En outre, pour établir l’efficacité des politiques fiscales quant à la réalisation d’objectifs économiques, on doit tenir compte de l’effet de tous les volets du système fiscal. Ainsi, un incitatif fiscal donné n’amènerait pas une grande multinationale à implanter ses activités dans le territoire en question si l’avantage qui en découlait devait être perdu en raison de l’impôt minimum mondial. 

Pour savoir si les incitatifs fiscaux en vigueur produisent les effets escomptés ou favorisent les grands objectifs économiques visés, il faut les évaluer. Malheureusement, de telles évaluations ne semblent pas avoir lieu.
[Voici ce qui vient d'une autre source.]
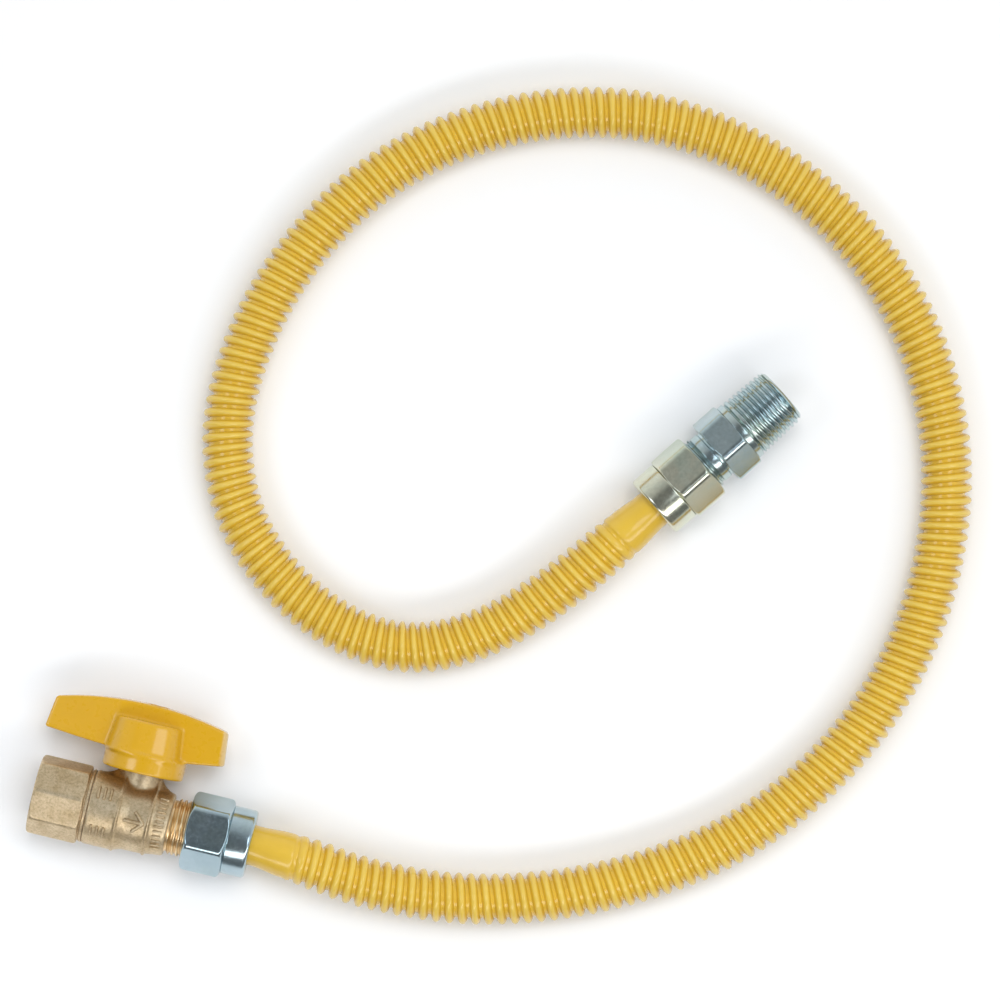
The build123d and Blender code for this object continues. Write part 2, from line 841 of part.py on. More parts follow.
coat_plain = cut_section_volume(hose_r, coat_inner_r, coat_path)
liner_plain = cut_section_volume(coat_inner_r, liner_inner_r, liner_path)
print("hose radii", [round(r, 1) for r in corner_radii(route)])
print("hose path length", round(coat_path, 2))
print("coat swept volume", round(coat_swept, 1), "straight", round(coat_plain, 1))
print("liner swept volume", round(liner_swept, 1), "straight", round(liner_plain, 1))
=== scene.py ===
"""Looks of a gas valve with a coated corrugated connector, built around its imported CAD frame.

Metres, in the row frame: +X runs along the valve's pipe axis towards the hose, +Y up its stem
and +Z up from the surface that it lies on. Outlines are listed in millimetres and scaled by MM.
"""

from math import cos, pi, radians, sin

import bmesh
import bpy
import numpy as np
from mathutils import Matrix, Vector


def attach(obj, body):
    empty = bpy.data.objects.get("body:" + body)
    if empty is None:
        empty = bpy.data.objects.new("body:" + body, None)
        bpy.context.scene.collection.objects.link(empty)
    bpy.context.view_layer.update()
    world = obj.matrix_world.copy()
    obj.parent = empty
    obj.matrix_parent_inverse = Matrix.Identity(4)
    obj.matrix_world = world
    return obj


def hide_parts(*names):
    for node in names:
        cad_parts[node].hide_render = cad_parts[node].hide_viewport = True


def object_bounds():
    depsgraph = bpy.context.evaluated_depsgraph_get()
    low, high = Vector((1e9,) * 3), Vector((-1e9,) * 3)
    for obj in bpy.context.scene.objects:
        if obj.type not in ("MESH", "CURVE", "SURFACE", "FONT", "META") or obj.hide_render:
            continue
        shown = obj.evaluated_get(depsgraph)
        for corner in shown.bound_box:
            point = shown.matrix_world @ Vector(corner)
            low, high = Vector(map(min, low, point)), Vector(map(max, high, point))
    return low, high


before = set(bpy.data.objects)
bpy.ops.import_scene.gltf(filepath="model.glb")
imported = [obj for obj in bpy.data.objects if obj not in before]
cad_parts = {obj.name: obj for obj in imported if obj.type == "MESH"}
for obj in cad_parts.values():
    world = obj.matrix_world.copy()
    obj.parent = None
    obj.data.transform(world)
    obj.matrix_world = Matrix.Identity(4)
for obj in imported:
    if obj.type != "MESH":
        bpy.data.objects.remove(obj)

cad_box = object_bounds()
MM = 0.001
TURN = 2 * pi
TINY = 1e-12

# ---------------------------------------------------------------- camera and cord

VIEW_CENTRE = (0.1275, 0.1311)
VIEW_WIDTH = 0.3333
VIEW_TURN = radians(13.5)
LENS, SENSOR = 200.0, 36.0  # millimetres
HOSE_DIAMETER = 17.2 * MM
FAR_ANGLE = radians(55.0)
FAR_DIRECTION = Vector((cos(FAR_ANGLE), sin(FAR_ANGLE), 0.0))
FAR_END = Vector((0.1780, 0.1405, -0.0009))

# the hose's route, point by point, from the valve's nut to the adapter's nut
ROUTE = [
    (0.0737, 0.0, 0.0),
    (0.088, -0.0005, 0.0),
    (0.114, -0.0043, -0.002),
    (0.152, -0.0016, -0.0047),
    (0.195, 0.014, -0.0047),
    (0.235, 0.0415, -0.0047),
    (0.2645, 0.0835, -0.0047),
    (0.2765, 0.131, -0.0047),
    (0.271, 0.182, -0.0047),
    (0.2465, 0.2265, -0.0047),
    (0.205, 0.2575, -0.0047),
    (0.154, 0.270, -0.0047),
    (0.105, 0.2595, -0.0047),
    (0.063, 0.2305, -0.0047),
    (0.038, 0.188, -0.0047),
    (0.0305, 0.1435, -0.0047),
    (0.039, 0.1115, -0.0047),
    (0.058, 0.090, -0.0047),
    (0.084, 0.0765, -0.0047),
    (0.110, 0.0745, -0.0047),
    (0.133, 0.086, -0.0047),
    (0.152, 0.105, -0.003),
    tuple(FAR_END - FAR_DIRECTION * 0.015),
    tuple(FAR_END),
]
ROUTE_STEPS = 40  # points of the smooth curve for each point of the route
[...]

Dans un de ses rapports du printemps 2015, le vérificateur général du Canada constate que les dépenses faites au moyen du système fiscal (les « dépenses fiscales ») ne sont pas évaluées systématiquement ni assujetties à un examen parlementaire en bonne et due forme. Qui plus est, la population ne connaît en règle générale pas le montant des incitatifs offerts aux différentes entreprises par le système fiscal, alors que cette information permettrait de déterminer si les ressources sont utilisées de façon optimale.  

Alors, les incitatifs fiscaux sont-ils utiles? Difficile à dire. Une politique industrielle cohérente où s’arrimerait une politique fiscale et qui prévoirait l’évaluation systématique des incitatifs fiscaux permettrait de répondre aux questions importantes sur le rôle de ces derniers dans l’atteinte des objectifs économiques du Canada.